Data lines:
-=-=-

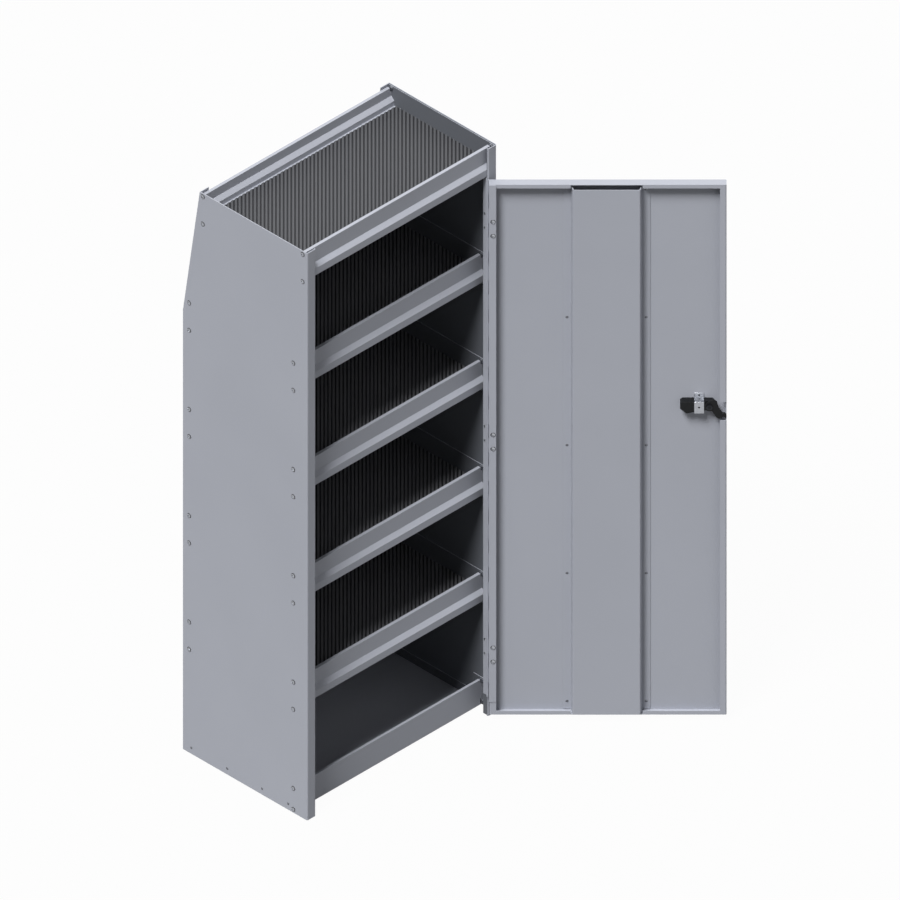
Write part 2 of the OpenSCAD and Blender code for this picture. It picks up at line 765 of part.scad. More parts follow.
// Hat shaped stiffener down the middle of the door
module door_stiffener() {
    t = door_t;
    n0 = skin_n + door_t;
    w = hat_w / 2;
    f = w - hat_slope;
    b = hat_bend / 2;
    outside = [
        [w + hat_flange_w, 0], [w + hat_flange_w, t], [w + t / 3, t],
        [f + b, hat_depth - hat_bend], [f - b, hat_depth]
    ];
    inside = [[f - t - b, hat_depth - t], [f - t, hat_depth - t - b], [w - t, 0]];
    color(steel_grey) on_door() translate([-hat_u, n0, hat_z0]) difference() {
        linear_extrude(hat_z1 - hat_z0)
            polygon(concat(outside, flipped(outside), flipped(inside), inside));
        for (s = [-1, 1], z = hat_rivet_z)
            translate([s * (hat_w + hat_flange_w) / 2, t + over, z - hat_z0]) rotate([90, 0, 0])
                cylinder(h = t + 2 * over, d = rivet_d + 2 * hole_gap, $fn = round_fn);
    }
}

module stiffener_rivets() {
    color(zinc) on_door() for (x = hat_rivet_x, z = hat_rivet_z)
        translate([x, skin_n + 2 * door_t, z]) rotate([-90, 0, 0])
            domed_pin(rivet_head_d, rivet_head_h, rivet_d, 2 * door_t);
}

// Moving leaf of the hinge: along the door's edge and round on to its lip
module hinge_door_leaf() {
    lap = door_lip_w + door_u0 - leaf_u;
    color(steel_grey) on_door() difference() {
        union() {
            knuckles(1) knuckle_section()
                translate([-leaf_u - leaf_t, -pin_d / 2])
                    square([leaf_t + leaf_u - pin_d / 2 - run_gap - fit_gap, pin_d]);
            translate([-leaf_u - leaf_t, -pin_d / 2, hinge_low])
                cube([leaf_t, rim_n + leaf_t + pin_d / 2, hinge_len]);
            translate([-leaf_u - lap, rim_n, hinge_low]) cube([lap, leaf_t, hinge_len]);
        }
        for (z = hinge_heights)
            translate([-leaf_u - hinge_bolt_inset, rim_n + leaf_t + over, z]) rotate([90, 0, 0])
                cylinder(h = leaf_t + 2 * over, d = hinge_bolt_d + 2 * hole_gap,
                         $fn = round_fn);
    }
}

// Domed hinge bolts, each with its nut behind the lip
module hinge_bolts() {
    color(zinc) on_door() for (z = hinge_heights)
        translate([-leaf_u - hinge_bolt_inset, rim_n + leaf_t, z]) rotate([-90, 0, 0]) {
            domed_pin(hinge_bolt_head_d, hinge_bolt_head_h, hinge_bolt_d,
                      leaf_t + door_t + hinge_nut_t);
            translate([0, 0, -leaf_t - door_t - hinge_nut_t])
                cylinder(h = hinge_nut_t, d = hinge_bolt_head_d, $fn = 6);
        }
}

// Places a piece of the latch on the spindle's line, with z towards the inside
module on_spindle(n) {
    on_door() translate([-spindle_u, n, latch_z]) rotate([-90, 0, 0]) children();
}

// Black housing of the latch, lower where the hook lies on it
module latch_housing() {
    n0 = skin_n + door_t;
    h = housing_h / 2;
    left = [-strap_u - strap_w / 2, -strap_u + strap_w / 2];
    mid = (left[1] - housing_u0) / 2;
    tall = [
        [-housing_u0, h - housing_cut], [-housing_u0 - housing_cut, h], [left[0], h],
        [left[0], -h], [left[1], -h],
        [mid - housing_cut / 2, -h - housing_chin], [mid + housing_cut / 2, -h - housing_chin],
        [-housing_u0, -h + housing_shoulder]
    ];
    low = [
        [left[0], h], [-housing_u1 + housing_cut, h], [-housing_u1, h - housing_cut],
        [-housing_u1, -h + housing_cut], [-housing_u1 + housing_cut, -h], [left[0], -h]
    ];
    color(black) on_door() translate([0, 0, latch_z]) difference() {
        union() {
            translate([0, housing_n, 0]) rotate([90, 0, 0])
                linear_extrude(housing_n - n0) polygon(tall);
            translate([0, hook_seat, 0]) rotate([90, 0, 0])
                linear_extrude(hook_seat - n0) polygon(low);
        }
        translate([-spindle_u, hook_seat + over, 0]) rotate([90, 0, 0])
            cylinder(h = hook_seat + over, r = spindle_d / 2 + run_gap, $fn = round_fn);
        translate([-spindle_u, housing_n + over, 0]) rotate([90, 0, 0])
            cylinder(h = housing_n - hook_seat + over, $fn = round_fn,
                     r = hook_reach * hook_back_shares + fit_gap + run_gap);
    }
}

// Strap that holds the housing to the door
module latch_strap() {
    n0 = skin_n + door_t;
    front = housing_n + strap_gap;
    z1 = housing_h / 2 + strap_gap;
    z0 = -z1 - strap_drop;
    section = [
        [n0, z1 + strap_foot], [n0 + strap_t, z1 + strap_foot], [n0 + strap_t, z1 + strap_t],
        [front + strap_t, z1 + strap_t], [front + strap_t, z0 - strap_t],
        [n0 + strap_t, z0 - strap_t], [n0 + strap_t, z0 - strap_foot], [n0, z0 - strap_foot],
        [n0, z0], [front, z0], [front, z1], [n0, z1]
    ];
    color(zinc) on_door() translate([-strap_u - strap_w / 2, 0, latch_z])
        along_x(strap_w) polygon(section);
}

// Screws of the strap: one in its face and one in each foot
module latch_strap_screws() {
    n0 = skin_n + door_t + strap_t;
    z1 = housing_h / 2 + (strap_foot + strap_t) / 2;
    places = [[housing_n + strap_gap + strap_t, 0], [n0, z1], [n0, -z1 - strap_drop]];
    color(zinc) on_door() for (p = places)
        translate([-strap_u, p[0], latch_z + p[1]]) rotate([-90, 0, 0])
            cylinder(h = rivet_head_h, d = strap_screw_d, $fn = round_fn);
}

// Hook that swings behind the post's leg, on the shoulder of the spindle
module latch_hook() {
    r = hook_back_shares;
    back = [for (a = [110 : 15 : 290]) [r * cos(a), r * sin(a)]];
    color(black) on_spindle(hook_n) linear_extrude(hook_t) difference() {
        polygon([for (p = concat(back, [for (i = [len(hook_shares) - 1 : -1 : 0]) hook_shares[i]]))
            [-p[0] * hook_reach, -p[1] * hook_reach]]);
        circle(d = thread_d + 2 * hole_gap, $fn = round_fn);
    }
}

// Nut that holds the hook on the spindle
module hook_nut() {
    color(zinc) on_spindle(hook_n + hook_t) difference() {
        cylinder(h = hook_nut_h, d = hook_nut_af / cos(30), $fn = 6);
        translate([0, 0, -over])
            cylinder(h = hook_nut_h + 2 * over, d = thread_d, $fn = round_fn);
    }
}

// Round plate under the lever handle, outside the door
module handle_rose() {
    color(black) on_spindle(skin_n - rose_t) difference() {
        cylinder(h = rose_t, d = rose_d, $fn = round_fn);
        translate([0, 0, -over])
            cylinder(h = rose_t + 2 * over, r = spindle_d / 2 + run_gap, $fn = round_fn);
    }
}

module handle_rose_screws() {
    color(zinc) for (s = [-1, 1]) on_spindle(skin_n - rose_t) translate([s * rose_screw_r, 0, 0])
        mirror([0, 0, 1]) cylinder(h = rose_screw_h, d = rose_screw_d, $fn = round_fn);
}

// Lever handle with its spindle, turned back from upright while the hook is drawn in
module lever_handle() {
    base_n = skin_n - rose_t - rose_gap;
    shoulder = hook_n - base_n;
    bore = lock_d / 2 + run_gap;
    hub_r = hub_d / 2;
    root = (bore + hub_r) / 2;
    profile = [
        [bore, -hub_h], [hub_r, -hub_h], [hub_r, 0], [spindle_d / 2, 0],
        [spindle_d / 2, shoulder], [thread_d / 2, shoulder],
        [thread_d / 2, shoulder + hook_t + hook_nut_h + spindle_end],
        [0, shoulder + hook_t + hook_nut_h + spindle_end], [0, lock_depth - hub_h],
        [bore, lock_depth - hub_h]
    ];
    color(black) on_spindle(base_n) union() {
        rotate_extrude($fn = round_fn) polygon(profile);
        rotate([0, 0, 90 - latch_turn]) translate([0, 0, handle_drop - hub_h]) {
            translate([root, -handle_w / 2, 0])
                cube([handle_len - handle_end_d / 2 - root, handle_w, handle_t]);
            translate([handle_len - handle_end_d / 2, 0, 0])
                cylinder(h = handle_t, d = handle_end_d, $fn = round_fn);
        }
    }
}

// Key cylinder in the hub of the handle
module lock_cylinder() {
    color(zinc) on_spindle(skin_n - rose_t - rose_gap - hub_h) mirror([0, 0, 1]) difference() {
        translate([0, 0, -lock_depth + fit_gap])
            cylinder(h = lock_depth + lock_proud - fit_gap, d = lock_d, $fn = round_fn);
        translate([-key_slot_l / 2, -key_slot_w / 2, lock_proud - key_slot_deep])
            cube([key_slot_l, key_slot_w, key_slot_deep + over]);
    }
}

// Striker on the leg of the latch side post, which the hook swings behind
module striker_plate() {
    x0 = post_w - side_t - striker_t;
    y0 = side_bend_r;
    y1 = post_leg - striker_end_gap;
    color(zinc) on_cabinet() difference() {
        translate([x0, y0, latch_z - striker_h / 2]) cube([striker_t, y1 - y0, striker_h]);
        for (p = striker_rivet_places)
            facing_left(x0 + striker_t + over, p[0], p[1])
                cylinder(h = striker_t + 2 * over, d = rivet_d + 2 * hole_gap, $fn = round_fn);
    }
}

module striker_rivets() {
    color(zinc) on_cabinet() for (p = striker_rivet_places)
        facing_left(post_w - side_t - striker_t, p[0], p[1])
            domed_pin(rivet_head_d, rivet_head_h, rivet_d, side_t + striker_t);
}

left_side_panel();
right_side_panel();
base_pan();
top_tray();
shelf(1);  // shelf_1
shelf(2);  // shelf_2
shelf(3);  // shelf_3
shelf(4);  // shelf_4
top_mat();
shelf_mat(1);  // shelf_mat_1
shelf_mat(2);  // shelf_mat_2
shelf_mat(3);  // shelf_mat_3
shelf_mat(4);  // shelf_mat_4
lower_back_panel();
upper_back_panel();
left_side_bolts();
right_side_bolts();
left_side_nuts();
right_side_nuts();
base_rivets();
back_rivets();
hinge_post_leaf();
hinge_pin();
hinge_post_rivets();
striker_plate();
striker_rivets();
door_pan();
door_stiffener();
stiffener_rivets();
hinge_door_leaf();
hinge_bolts();
latch_housing();
latch_strap();
latch_strap_screws();
handle_rose();
handle_rose_screws();
latch_hook();
hook_nut();
lever_handle();
lock_cylinder();
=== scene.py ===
"""Looks of a tall steel security cabinet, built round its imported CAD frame.

The cabinet is bent and powder coated sheet steel: two side panels, five lipped trays with
ribbed rubber mats, a base pan, a back and one hinged door with a hook latch.
"""

from __future__ import annotations

import logging
import math
from collections.abc import Iterable
from dataclasses import dataclass, field
from enum import Enum
from typing import Any

import bmesh
import bpy
from mathutils import Matrix, Vector

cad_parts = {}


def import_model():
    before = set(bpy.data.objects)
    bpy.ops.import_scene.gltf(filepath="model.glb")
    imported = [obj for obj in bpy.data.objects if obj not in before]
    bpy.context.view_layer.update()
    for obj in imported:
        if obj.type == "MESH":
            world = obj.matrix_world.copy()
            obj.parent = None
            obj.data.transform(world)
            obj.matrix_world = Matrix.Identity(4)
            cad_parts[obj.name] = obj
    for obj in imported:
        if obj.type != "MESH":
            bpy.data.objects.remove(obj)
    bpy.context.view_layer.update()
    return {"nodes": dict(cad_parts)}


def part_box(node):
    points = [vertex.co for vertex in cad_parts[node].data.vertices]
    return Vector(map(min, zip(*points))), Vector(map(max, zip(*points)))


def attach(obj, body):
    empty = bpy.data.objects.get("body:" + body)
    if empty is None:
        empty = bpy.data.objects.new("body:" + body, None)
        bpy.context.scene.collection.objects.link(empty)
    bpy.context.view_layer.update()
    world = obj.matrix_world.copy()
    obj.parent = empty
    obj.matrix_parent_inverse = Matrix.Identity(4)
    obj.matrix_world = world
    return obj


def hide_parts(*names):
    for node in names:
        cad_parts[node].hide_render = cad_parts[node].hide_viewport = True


LOG = logging.getLogger("cabinet")
MM = 0.001
MERGE = 0.01 * MM  # points closer than this are one
TOUCH = 0.0001 * MM  # the same for points that an operator puts in one place
LEVEL_DEG = 0.3  # faces that meet at less than this are one flat
FLAT_DEG = 0.5  # faces that meet at more than this are parts of a bend
SQUARE_DEG = (60.0, 120.0)  # an edge that turns between these is a square one
WHITE = "#FFFFFF"


class Body(str, Enum):
    """Bodies that the dressed pieces ride on."""

    CABINET = "cabinet"
    DOOR = "door"
    HANDLE = "handle"


class Slot(str, Enum):
    """Names of material slots."""

    PANEL = "panel"
    TRAY = "tray"
    MAT = "mat"
    FASTENER = "fastener"
    LATCH_STEEL = "latch_steel"
    LATCH_BLACK = "latch_black"


def linear(code: str) -> tuple[float, float, float, float]:
    """Turn an sRGB hex value into a linear colour.

    Args:
        code: The colour as "#RRGGBB".

    Returns:
        Red, green, blue and an alpha of 1.
    """
    parts = [int(code[i : i + 2], 16) / 255 for i in (1, 3, 5)]
    red, green, blue = (
        c / 12.92 if c <= 0.04045 else ((c + 0.055) / 1.055) ** 2.4 for c in parts
    )
    return red, green, blue, 1.0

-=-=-

Set problem:
Exactly and only the lines from the line that contains "door_stiffener();" through the line that contains "for node in" are to be repeated as they stand.

Expected answer:
door_stiffener();
stiffener_rivets();
hinge_door_leaf();
hinge_bolts();
latch_housing();
latch_strap();
latch_strap_screws();
handle_rose();
handle_rose_screws();
latch_hook();
hook_nut();
lever_handle();
lock_cylinder();
=== scene.py ===
"""Looks of a tall steel security cabinet, built round its imported CAD frame.

The cabinet is bent and powder coated sheet steel: two side panels, five lipped trays with
ribbed rubber mats, a base pan, a back and one hinged door with a hook latch.
"""

from __future__ import annotations

import logging
import math
from collections.abc import Iterable
from dataclasses import dataclass, field
from enum import Enum
from typing import Any

import bmesh
import bpy
from mathutils import Matrix, Vector

cad_parts = {}


def import_model():
    before = set(bpy.data.objects)
    bpy.ops.import_scene.gltf(filepath="model.glb")
    imported = [obj for obj in bpy.data.objects if obj not in before]
    bpy.context.view_layer.update()
    for obj in imported:
        if obj.type == "MESH":
            world = obj.matrix_world.copy()
            obj.parent = None
            obj.data.transform(world)
            obj.matrix_world = Matrix.Identity(4)
            cad_parts[obj.name] = obj
    for obj in imported:
        if obj.type != "MESH":
            bpy.data.objects.remove(obj)
    bpy.context.view_layer.update()
    return {"nodes": dict(cad_parts)}


def part_box(node):
    points = [vertex.co for vertex in cad_parts[node].data.vertices]
    return Vector(map(min, zip(*points))), Vector(map(max, zip(*points)))


def attach(obj, body):
    empty = bpy.data.objects.get("body:" + body)
    if empty is None:
        empty = bpy.data.objects.new("body:" + body, None)
        bpy.context.scene.collection.objects.link(empty)
    bpy.context.view_layer.update()
    world = obj.matrix_world.copy()
    obj.parent = empty
    obj.matrix_parent_inverse = Matrix.Identity(4)
    obj.matrix_world = world
    return obj


def hide_parts(*names):
    for node in names:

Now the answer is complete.